“If the neighboring nation can’t read our literature or watch our performances and films, we need to find a way to communicate, so that when they get the chance to watch our films and read our poems, novels and stories, they can comprehend it, ” says Tomasyan.
Yetvart Tomasyan, or as his close friends and relatives call him, Tomo, was born in 1949 in the Yedicule District of Istanbul. Tomo’s family hails from Çorlu and Tekirdağ – towns in present-day Thracian Turkey. At a young age, his grandfather Lasarus moved from Çorlu to Istanbul to work. Years later he established a family business – a cafe where he worked together with his wife Taguhi and sons.

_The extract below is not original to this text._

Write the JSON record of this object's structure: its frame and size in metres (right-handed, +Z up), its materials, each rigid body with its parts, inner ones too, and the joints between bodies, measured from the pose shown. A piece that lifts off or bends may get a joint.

Tomasyan’s father Petros, a jeweler, was born in Constantinople in 1908. By living in Constantinople, the family managed to avoid the mass deportations and massacres of 1915. “Only prominent people were deported from Istanbul, but the common people were mainly safe. Intellectuals, clergymen, eminent individuals were deported and some were killed along the way, while others, tortured and exhausted, found shelter in Deir ez-Zor and Aleppo,” Yetvart says. Nevertheless, the Armenian Genocide did leave an imprint on the family’s history.
A lifetime of mourning
“Before marrying my grandmother, my grandfather Lasarus had a wife named Sofik and three children: Karpis, Aghavni and Martik, the youngest. Sofik was a very beautiful woman, tall and blue-eyed. She contracted tuberculosis and died,” Yetvart remembers.
Widowed Lasarus decided to remarry, in order to be able to take care of his children. His relatives told him of a girl in Çorlu named Taguhi. To persuade Taguhi to marry Lasarus, the mediating relative told her that Lasarus had only two children. When Taguhi arrived in Istanbul and discovered the truth, she felt betrayed and refused to take care of the third child. Lasarus’s parents took Martik back to Çorlu so the new family would not fall apart.